“The Hatmaker’s Wife:” Come for the comedy, stay for the tears


Charger Bulletin/Joseph Oliveira

Ian Sacci and Angelina Paulus perform during “The Hatmaker’s Wife,” West Haven, Nov. 15, 2022.

The university’s latest production, “The Hatmaker’s Wife,” follows Voice (Angelina Paulus) and her boyfriend Gabe (Ian Sacci) when they move into a house that once was the abode of a hatmaker, Hetchman (Barry Libowitz), and his wife (Audra Theberge). Conflicts follow both couples in this magical yet emotionally grounded story.

This past Wednesday, the university’s theater arts program opened with the play, written by Asian-American playwright Lauren Yee. In just three months, the cast and crew pulled off an amazing performance with superb technical aspects.

One of the first things to pull the audience in is the stage set-up and lighting. Despite the main set on the stage serving as Hetchman’s living room, the extra space near the front and side of the stage allows other, emotionally-provocative scenes to take place. The spotlights helped shift the audience’s focus from one spot to another, accompanied by colored lights, which set the ambience of those mini sets.

The music during particular scenes adds to the comedic aspect of Yee’s lighthearted yet emotional script. Audiences can applaud John Vota, a music and sound recording student, for the arrangement and performance of those songs. Vota described the music making process in an interview with Joseph Oliveira, a communication student and the play’s head of marketing, social media and publicity. Vota told Oliveira that he, “kind of took some time listening to classical music…took note of some of the instruments that were most dominant.”

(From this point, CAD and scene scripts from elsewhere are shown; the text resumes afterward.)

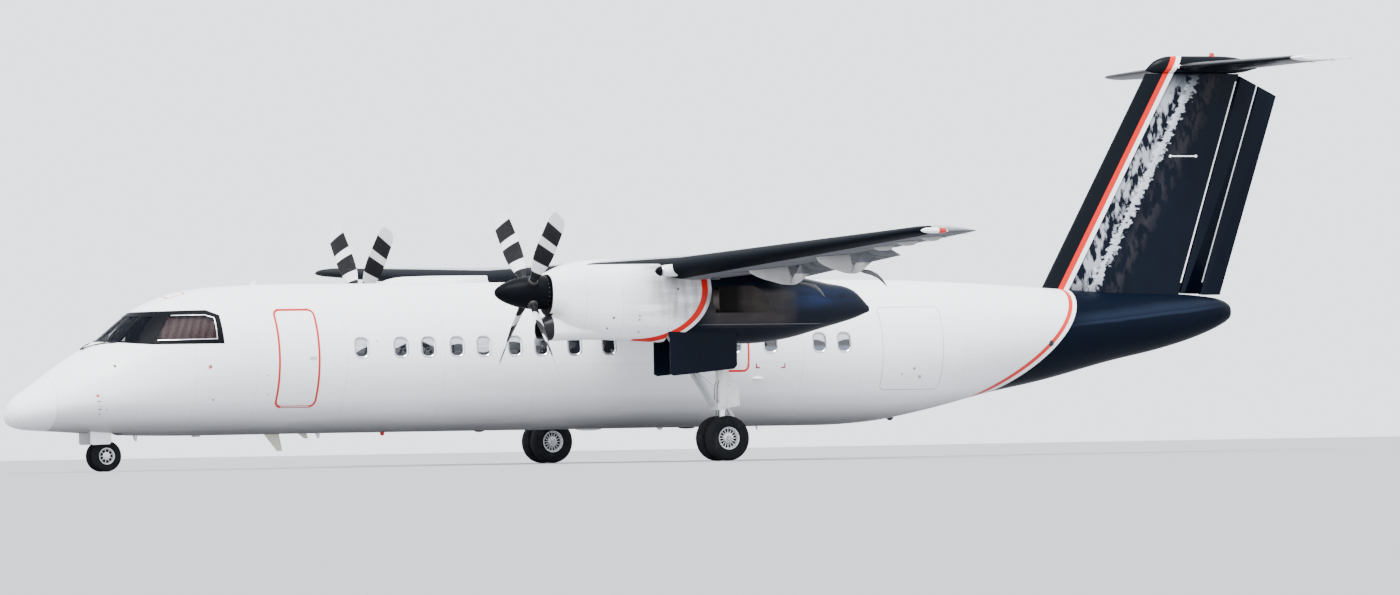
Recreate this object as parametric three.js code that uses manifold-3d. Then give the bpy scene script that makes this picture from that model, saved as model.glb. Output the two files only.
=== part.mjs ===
// Turboprop airliner: high wing, twin engines, T tail, parked on its landing gear.
// Millimetres. +X towards the nose, +Y to port (the left wing), +Z up, z = 0 on the ground.
// Places along the aircraft are given as a station, which is the distance behind the nose tip.
import * as THREE from "three";
import { mergeVertices } from "three/addons/utils/BufferGeometryUtils.js";
import Module from "manifold-3d";

const wasm = await Module();
wasm.setup();

// Driving dimensions
const LENGTH = 25680;
const SPAN = 27430;
const FUSELAGE_RADIUS = 1345;
const FLOOR_Z = 1100;
const ENGINE_Y = 3940;
const MAIN_GEAR_STATION = 12150;
const NOSE_GEAR_STATION = 1840;
const GAP = 0.3;
const RUNNING_GAP = 8;

const at = (station) => LENGTH / 2 - station;
const rad = THREE.MathUtils.degToRad;
const v3 = (x, y, z) => new THREE.Vector3(x, y, z);

// Solids from three.js geometry

function toSolid(geometry) {
  const bare = geometry.clone();
  bare.deleteAttribute("normal");
  bare.deleteAttribute("uv");
  const merged = mergeVertices(bare, 1e-3);
  const index = merged.index.array;
  const place = merged.attributes.position.array;
  const faces = [];
  for (let i = 0; i < index.length; i += 3) {
    const [a, b, c] = [index[i], index[i + 1], index[i + 2]];
    if (a !== b && b !== c && c !== a) faces.push(a, b, c);
  }
  return new wasm.Manifold(
    new wasm.Mesh({
      numProp: 3,
      vertProperties: new Float32Array(place),
      triVerts: new Uint32Array(faces),
    }),
  );
}

function toGeometry(solid) {
  const data = solid.getMesh();
  const count = data.numVert;
  const place = new Float32Array(count * 3);
  for (let i = 0; i < count; i++) {
    for (let k = 0; k < 3; k++) place[3 * i + k] = data.vertProperties[data.numProp * i + k];
  }
  const geometry = new THREE.BufferGeometry();
  geometry.setAttribute("position", new THREE.BufferAttribute(place, 3));
  geometry.setIndex(new THREE.BufferAttribute(new Uint32Array(data.triVerts), 1));
  return geometry;
}

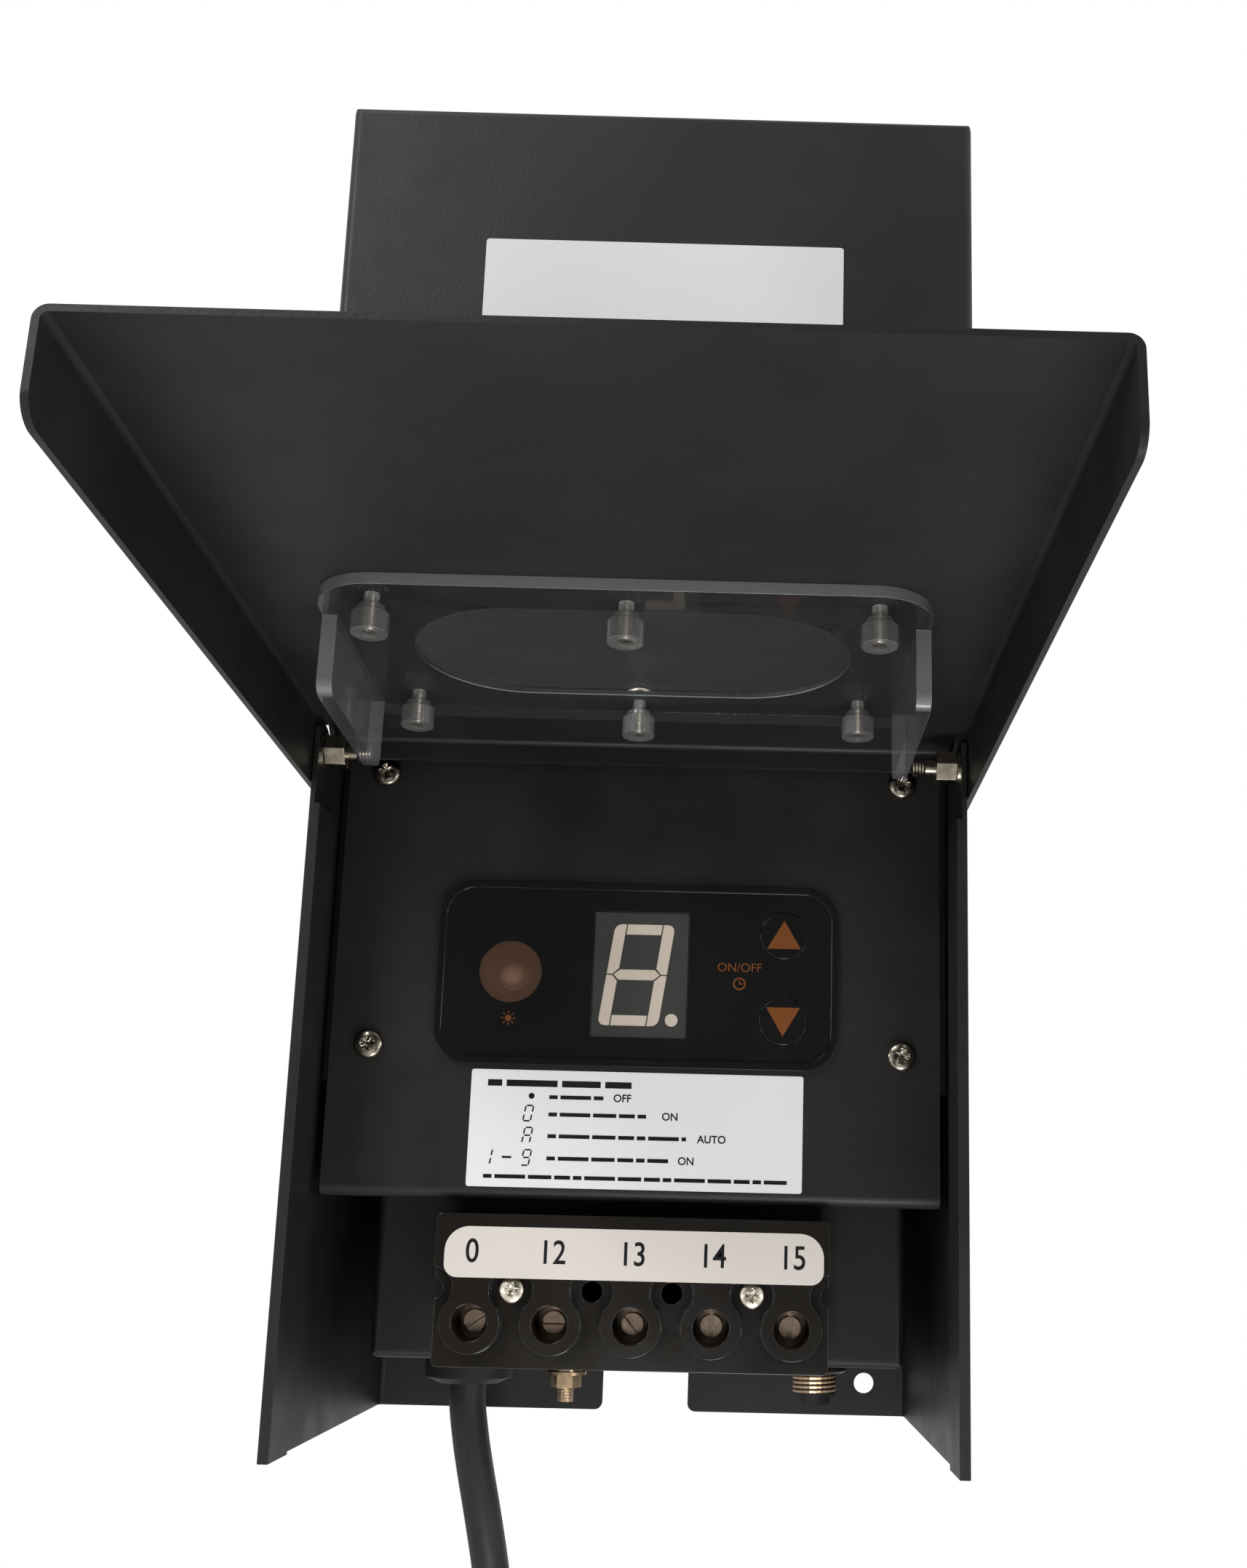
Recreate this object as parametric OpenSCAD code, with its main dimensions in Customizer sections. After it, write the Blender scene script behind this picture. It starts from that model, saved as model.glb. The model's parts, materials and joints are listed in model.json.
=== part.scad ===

Oliveira also conducted another interview with Libowitz, a marine biology student. Libowitz told Oliveira that Hetchman is “the grouchy dad who loves his recliner.” The actor compared his character to “sitcom dads” such as Homer Simpson. Libowitz did a fantastic job of bringing Hetchman to life, along with conveying the character’s flaws and his effect on the plot. The actor told Oliveira that one message of the play is how “younger people inherit the problems of their parents and how they must work to overcome them.”

The interaction between Hetchman and his wife, played by Theberge, a criminal justice student, brings so much energy to their respective characters. It is fascinating how the duo allowed characters that made us laugh and cry by the show’s close.

Another powerful performance came from Voice, played by Paulus, a criminal justice student. The audience could feel the emotion coming from, Voice thanks to the work that Paulus put into the performance.

Paulus said, “I think I’m most excited for audiences to see the relationships that are built between the characters onstage.”

Paulus is correct; the characters felt like more than fictional people. Some of that can be attributed to the play’s director and coordinator for the university’s theater arts program, Meg Savilonis.

The university’s production of “The Hatmaker’s Wife” makes theater-goers anxious to see what they have planned for next semester’s play.